What you will do: Your task is to quote the listing below exactly, beginning with its first line and ending on the line bearing "tray with lifting".

Supplied material:
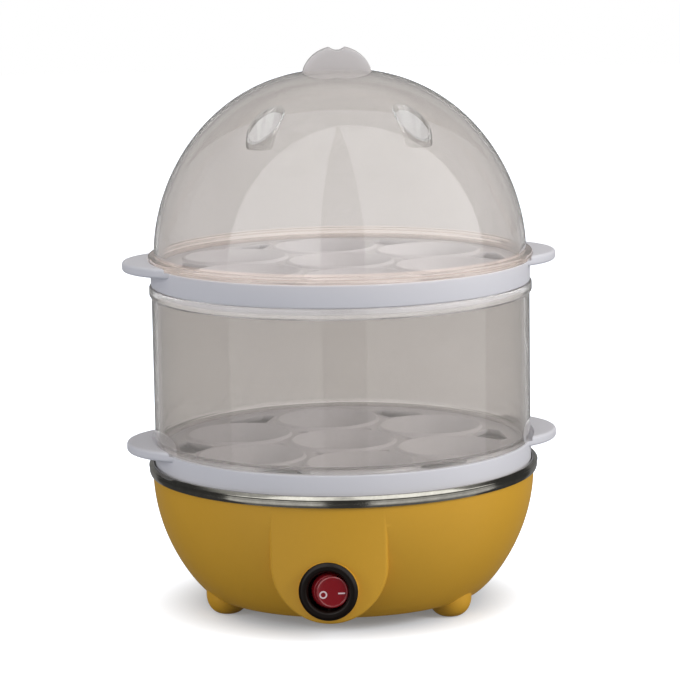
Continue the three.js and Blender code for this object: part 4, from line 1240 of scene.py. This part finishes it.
@dataclass
class Tray:
    """White tray with lifting ears, open cups and pentagonal steam windows."""

    name: str
    node: str
    base: float
    turn: float = 12.9
    outer_radius: float = 75.2 * MM
    wall: float = 1.8 * MM
    height: float = 8.7 * MM
    rim_depth: float = 1.5 * MM
    lip_radius: float = 72.3 * MM
    lip_wall: float = 1.6 * MM
    lip_depth: float = 3 * MM
    ear_radius: float = 30 * MM
    ear_offset: float = 56.5 * MM
    ear_thickness: float = 3.9 * MM
    ear_rise: float = 1.7 * MM
    ear_clearance: float = 76.5 * MM
    ear_rounding: float = 1.2 * MM
    ear_facets: int = 160
    cup_mouth: float = 19.6 * MM
    cup_throat: float = 14.5 * MM
    cup_wall: float = 1.5 * MM
    cup_roundings: Point = (0.8 * MM, 1.0 * MM)
    cup_depth: float = 8 * MM
    bead_height: float = 1 * MM
    bead_width: float = 1.4 * MM
    bead_root: float = 0.2 * MM
    cup_circle: float = 45.5 * MM
    ring_count: int = 6
    window_base: Point = (65.5 * MM, 8.5 * MM)
    window_shoulder: Point = (61.5 * MM, 12.2 * MM)
    window_apex: float = 51.5 * MM
    window_roundings: Point = (1 * MM, 1.2 * MM)
    apex_growth: float = 1.3
    window_frame: float = 0.8 * MM
    frame_height: float = 0.25 * MM
    window_thinning: float = 1.6 * MM
    window_sheet: float = 0.7 * MM
    vent_radius: float = 2.2 * MM
    vent_circle: float = 26 * MM
    facets: int = 224
    cup_facets: int = 72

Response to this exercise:
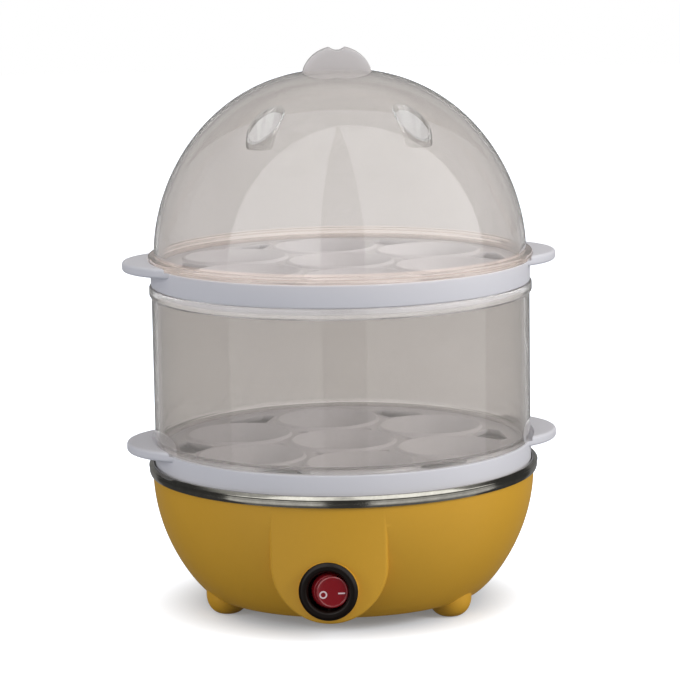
Continue the three.js and Blender code for this object: part 4, from line 1240 of scene.py. This part finishes it.
@dataclass
class Tray:
    """White tray with lifting ears, open cups and pentagonal steam windows."""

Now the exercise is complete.